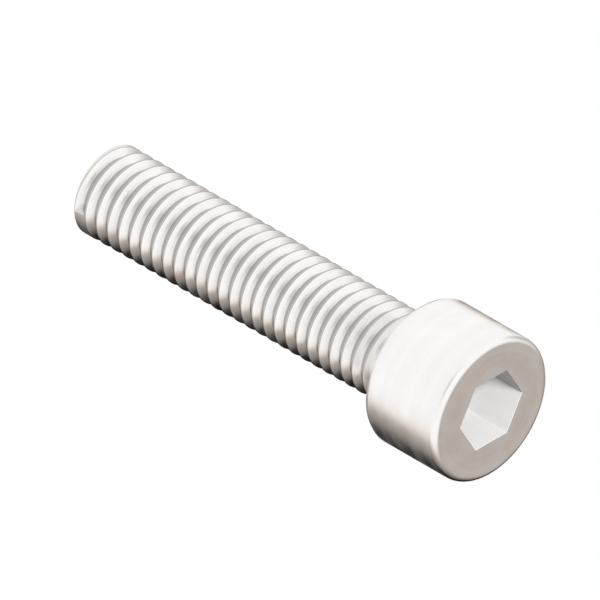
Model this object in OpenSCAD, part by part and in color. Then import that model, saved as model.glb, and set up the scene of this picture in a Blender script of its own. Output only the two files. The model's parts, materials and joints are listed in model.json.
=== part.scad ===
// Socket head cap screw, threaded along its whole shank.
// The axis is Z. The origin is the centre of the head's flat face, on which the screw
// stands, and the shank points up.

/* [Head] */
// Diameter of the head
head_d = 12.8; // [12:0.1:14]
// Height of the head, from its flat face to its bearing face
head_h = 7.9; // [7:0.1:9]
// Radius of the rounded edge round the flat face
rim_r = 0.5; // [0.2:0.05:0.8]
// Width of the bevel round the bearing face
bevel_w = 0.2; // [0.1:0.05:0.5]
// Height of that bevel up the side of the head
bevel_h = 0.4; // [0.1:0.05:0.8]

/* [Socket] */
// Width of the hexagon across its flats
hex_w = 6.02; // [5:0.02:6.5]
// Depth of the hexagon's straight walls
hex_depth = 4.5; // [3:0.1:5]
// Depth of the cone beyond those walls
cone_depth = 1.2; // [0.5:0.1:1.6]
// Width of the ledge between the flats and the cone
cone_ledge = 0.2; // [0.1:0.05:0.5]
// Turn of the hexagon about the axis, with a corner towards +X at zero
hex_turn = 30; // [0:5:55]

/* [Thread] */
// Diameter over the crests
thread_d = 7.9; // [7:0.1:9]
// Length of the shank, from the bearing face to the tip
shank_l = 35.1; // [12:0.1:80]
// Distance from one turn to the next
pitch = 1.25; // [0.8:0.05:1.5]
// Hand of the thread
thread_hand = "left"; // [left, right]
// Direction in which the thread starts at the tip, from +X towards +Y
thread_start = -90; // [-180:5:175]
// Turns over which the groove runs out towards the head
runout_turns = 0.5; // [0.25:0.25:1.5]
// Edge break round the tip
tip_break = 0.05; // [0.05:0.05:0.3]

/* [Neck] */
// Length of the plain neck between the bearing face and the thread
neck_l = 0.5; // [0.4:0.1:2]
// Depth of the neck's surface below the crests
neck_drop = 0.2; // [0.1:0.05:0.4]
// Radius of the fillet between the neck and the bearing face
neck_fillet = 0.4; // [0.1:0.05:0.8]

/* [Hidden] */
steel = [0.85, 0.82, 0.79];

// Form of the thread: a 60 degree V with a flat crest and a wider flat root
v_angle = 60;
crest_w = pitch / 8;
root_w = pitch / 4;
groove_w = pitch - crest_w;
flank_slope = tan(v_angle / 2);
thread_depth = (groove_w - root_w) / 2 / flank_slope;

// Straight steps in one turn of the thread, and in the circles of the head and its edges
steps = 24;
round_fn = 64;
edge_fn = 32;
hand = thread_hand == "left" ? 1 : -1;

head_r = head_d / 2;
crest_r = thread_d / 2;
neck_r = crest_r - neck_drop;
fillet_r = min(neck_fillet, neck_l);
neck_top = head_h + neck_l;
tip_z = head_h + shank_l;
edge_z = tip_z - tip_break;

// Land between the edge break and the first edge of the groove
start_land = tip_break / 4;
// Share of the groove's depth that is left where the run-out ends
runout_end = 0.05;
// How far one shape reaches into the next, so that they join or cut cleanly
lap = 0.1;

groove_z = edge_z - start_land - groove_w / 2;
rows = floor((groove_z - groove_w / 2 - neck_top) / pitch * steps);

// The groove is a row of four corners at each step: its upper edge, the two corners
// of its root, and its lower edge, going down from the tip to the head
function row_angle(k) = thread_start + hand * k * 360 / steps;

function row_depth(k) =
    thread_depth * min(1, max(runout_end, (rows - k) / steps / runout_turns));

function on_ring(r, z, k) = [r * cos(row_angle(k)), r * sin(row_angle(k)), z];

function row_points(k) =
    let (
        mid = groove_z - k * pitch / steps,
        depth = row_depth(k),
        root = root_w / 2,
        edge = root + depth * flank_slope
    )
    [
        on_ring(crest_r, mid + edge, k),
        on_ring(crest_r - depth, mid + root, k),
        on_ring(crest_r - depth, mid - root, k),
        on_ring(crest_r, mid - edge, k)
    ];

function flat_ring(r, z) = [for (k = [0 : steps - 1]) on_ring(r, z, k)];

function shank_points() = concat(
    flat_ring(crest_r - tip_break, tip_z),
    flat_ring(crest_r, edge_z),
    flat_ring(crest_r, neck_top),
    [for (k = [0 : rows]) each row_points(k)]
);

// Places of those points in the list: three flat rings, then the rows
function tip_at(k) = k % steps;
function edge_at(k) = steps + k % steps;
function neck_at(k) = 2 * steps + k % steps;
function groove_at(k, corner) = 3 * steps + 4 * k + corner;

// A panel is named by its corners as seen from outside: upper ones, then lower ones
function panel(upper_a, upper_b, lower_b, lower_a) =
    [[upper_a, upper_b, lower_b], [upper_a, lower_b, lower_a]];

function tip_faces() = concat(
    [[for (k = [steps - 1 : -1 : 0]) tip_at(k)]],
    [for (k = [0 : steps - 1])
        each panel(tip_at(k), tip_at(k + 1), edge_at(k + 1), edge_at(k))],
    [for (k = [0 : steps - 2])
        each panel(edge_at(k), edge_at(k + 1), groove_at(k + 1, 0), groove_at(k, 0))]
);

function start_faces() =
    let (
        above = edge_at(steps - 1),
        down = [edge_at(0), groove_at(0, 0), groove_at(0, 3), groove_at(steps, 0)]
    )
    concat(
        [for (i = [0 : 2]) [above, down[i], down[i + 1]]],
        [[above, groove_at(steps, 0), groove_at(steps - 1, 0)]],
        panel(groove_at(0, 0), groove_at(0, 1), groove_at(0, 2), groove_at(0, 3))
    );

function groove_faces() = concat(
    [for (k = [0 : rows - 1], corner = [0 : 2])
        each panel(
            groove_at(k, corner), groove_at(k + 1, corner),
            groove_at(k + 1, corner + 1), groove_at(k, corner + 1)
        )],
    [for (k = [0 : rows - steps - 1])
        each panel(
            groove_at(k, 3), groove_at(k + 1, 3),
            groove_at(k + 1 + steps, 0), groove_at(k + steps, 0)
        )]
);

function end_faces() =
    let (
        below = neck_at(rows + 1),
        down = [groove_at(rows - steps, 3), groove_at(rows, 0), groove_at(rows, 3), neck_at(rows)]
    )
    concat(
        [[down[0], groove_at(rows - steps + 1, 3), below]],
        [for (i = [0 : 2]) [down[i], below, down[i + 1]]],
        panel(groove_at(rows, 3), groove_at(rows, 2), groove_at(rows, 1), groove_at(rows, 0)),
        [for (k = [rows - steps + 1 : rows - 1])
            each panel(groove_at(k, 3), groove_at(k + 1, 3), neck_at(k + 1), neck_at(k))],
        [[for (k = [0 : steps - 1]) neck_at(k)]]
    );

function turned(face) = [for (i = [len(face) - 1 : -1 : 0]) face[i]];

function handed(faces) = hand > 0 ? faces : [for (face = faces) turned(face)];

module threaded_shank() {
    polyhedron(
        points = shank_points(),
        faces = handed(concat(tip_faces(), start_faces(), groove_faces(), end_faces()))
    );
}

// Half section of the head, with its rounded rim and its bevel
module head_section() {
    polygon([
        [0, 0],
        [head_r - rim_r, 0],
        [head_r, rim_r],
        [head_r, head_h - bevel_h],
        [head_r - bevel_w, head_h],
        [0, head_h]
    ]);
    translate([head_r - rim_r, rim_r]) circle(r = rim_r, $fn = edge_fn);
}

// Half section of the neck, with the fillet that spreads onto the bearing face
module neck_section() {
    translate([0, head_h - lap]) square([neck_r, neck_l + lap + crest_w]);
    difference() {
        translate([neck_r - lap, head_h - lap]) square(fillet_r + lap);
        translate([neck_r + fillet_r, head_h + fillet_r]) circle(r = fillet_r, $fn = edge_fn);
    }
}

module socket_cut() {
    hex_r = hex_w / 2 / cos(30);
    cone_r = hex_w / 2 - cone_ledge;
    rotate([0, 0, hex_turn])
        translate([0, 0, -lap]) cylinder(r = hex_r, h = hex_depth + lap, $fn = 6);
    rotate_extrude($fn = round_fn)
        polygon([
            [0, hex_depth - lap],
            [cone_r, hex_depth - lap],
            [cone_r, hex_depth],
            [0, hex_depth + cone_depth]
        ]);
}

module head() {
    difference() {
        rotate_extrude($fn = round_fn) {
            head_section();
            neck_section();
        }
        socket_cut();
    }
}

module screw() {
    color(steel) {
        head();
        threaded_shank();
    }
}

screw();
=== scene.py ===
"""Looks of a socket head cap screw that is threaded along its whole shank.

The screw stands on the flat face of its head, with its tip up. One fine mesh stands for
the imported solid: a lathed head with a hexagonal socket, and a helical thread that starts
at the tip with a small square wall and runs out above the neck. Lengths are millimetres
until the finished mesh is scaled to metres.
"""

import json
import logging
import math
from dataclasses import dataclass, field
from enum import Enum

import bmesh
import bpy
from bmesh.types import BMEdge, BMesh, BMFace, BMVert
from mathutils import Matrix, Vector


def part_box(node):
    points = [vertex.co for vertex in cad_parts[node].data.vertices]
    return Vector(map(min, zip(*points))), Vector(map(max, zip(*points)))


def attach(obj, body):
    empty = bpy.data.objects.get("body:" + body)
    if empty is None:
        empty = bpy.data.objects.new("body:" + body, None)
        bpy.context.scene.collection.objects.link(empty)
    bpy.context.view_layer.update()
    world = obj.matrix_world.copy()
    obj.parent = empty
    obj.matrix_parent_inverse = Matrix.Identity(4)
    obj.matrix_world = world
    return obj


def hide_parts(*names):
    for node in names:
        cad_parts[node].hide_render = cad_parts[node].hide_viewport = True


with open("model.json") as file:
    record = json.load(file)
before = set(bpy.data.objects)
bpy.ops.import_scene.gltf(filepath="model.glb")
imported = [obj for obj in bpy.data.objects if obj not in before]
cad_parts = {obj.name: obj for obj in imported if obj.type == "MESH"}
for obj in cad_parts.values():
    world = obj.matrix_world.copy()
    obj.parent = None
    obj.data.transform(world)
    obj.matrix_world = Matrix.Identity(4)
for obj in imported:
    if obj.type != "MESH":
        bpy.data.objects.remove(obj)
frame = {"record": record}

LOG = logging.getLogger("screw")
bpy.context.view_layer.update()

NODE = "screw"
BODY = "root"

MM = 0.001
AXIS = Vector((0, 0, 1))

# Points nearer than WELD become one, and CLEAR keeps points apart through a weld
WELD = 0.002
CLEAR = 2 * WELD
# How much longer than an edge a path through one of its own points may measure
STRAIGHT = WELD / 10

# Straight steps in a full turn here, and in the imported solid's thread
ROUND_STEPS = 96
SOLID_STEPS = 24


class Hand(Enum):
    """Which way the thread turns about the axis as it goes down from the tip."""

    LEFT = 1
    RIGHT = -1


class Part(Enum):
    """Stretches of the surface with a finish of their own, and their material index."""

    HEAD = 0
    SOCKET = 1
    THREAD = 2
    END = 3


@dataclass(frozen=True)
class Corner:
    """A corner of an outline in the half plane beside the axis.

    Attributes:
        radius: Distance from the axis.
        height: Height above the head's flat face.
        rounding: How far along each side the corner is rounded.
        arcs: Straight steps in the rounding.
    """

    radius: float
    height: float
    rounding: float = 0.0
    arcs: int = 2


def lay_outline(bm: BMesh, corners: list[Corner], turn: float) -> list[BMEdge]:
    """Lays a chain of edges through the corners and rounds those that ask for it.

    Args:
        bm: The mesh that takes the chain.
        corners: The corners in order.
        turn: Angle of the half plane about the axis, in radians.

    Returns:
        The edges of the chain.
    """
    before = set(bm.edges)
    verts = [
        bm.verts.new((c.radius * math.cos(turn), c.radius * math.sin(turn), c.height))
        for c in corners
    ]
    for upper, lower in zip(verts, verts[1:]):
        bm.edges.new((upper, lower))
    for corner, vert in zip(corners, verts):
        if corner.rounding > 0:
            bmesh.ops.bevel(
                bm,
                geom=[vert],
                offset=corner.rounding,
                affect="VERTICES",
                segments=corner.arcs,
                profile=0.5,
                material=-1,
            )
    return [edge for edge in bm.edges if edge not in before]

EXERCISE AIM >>
Only the lines from the one bearing "onto the bearing face" through the one bearing "bpy.context.scene.collection.objects.link(empty)" should be repeated, exactly as given.

ANSWER TO THE PROBLEM >>
// Half section of the neck, with the fillet that spreads onto the bearing face
module neck_section() {
    translate([0, head_h - lap]) square([neck_r, neck_l + lap + crest_w]);
    difference() {
        translate([neck_r - lap, head_h - lap]) square(fillet_r + lap);
        translate([neck_r + fillet_r, head_h + fillet_r]) circle(r = fillet_r, $fn = edge_fn);
    }
}

module socket_cut() {
    hex_r = hex_w / 2 / cos(30);
    cone_r = hex_w / 2 - cone_ledge;
    rotate([0, 0, hex_turn])
        translate([0, 0, -lap]) cylinder(r = hex_r, h = hex_depth + lap, $fn = 6);
    rotate_extrude($fn = round_fn)
        polygon([
            [0, hex_depth - lap],
            [cone_r, hex_depth - lap],
            [cone_r, hex_depth],
            [0, hex_depth + cone_depth]
        ]);
}

module head() {
    difference() {
        rotate_extrude($fn = round_fn) {
            head_section();
            neck_section();
        }
        socket_cut();
    }
}

module screw() {
    color(steel) {
        head();
        threaded_shank();
    }
}

screw();
=== scene.py ===
"""Looks of a socket head cap screw that is threaded along its whole shank.

The screw stands on the flat face of its head, with its tip up. One fine mesh stands for
the imported solid: a lathed head with a hexagonal socket, and a helical thread that starts
at the tip with a small square wall and runs out above the neck. Lengths are millimetres
until the finished mesh is scaled to metres.
"""

import json
import logging
import math
from dataclasses import dataclass, field
from enum import Enum

import bmesh
import bpy
from bmesh.types import BMEdge, BMesh, BMFace, BMVert
from mathutils import Matrix, Vector


def part_box(node):
    points = [vertex.co for vertex in cad_parts[node].data.vertices]
    return Vector(map(min, zip(*points))), Vector(map(max, zip(*points)))


def attach(obj, body):
    empty = bpy.data.objects.get("body:" + body)
    if empty is None:
        empty = bpy.data.objects.new("body:" + body, None)
        bpy.context.scene.collection.objects.link(empty)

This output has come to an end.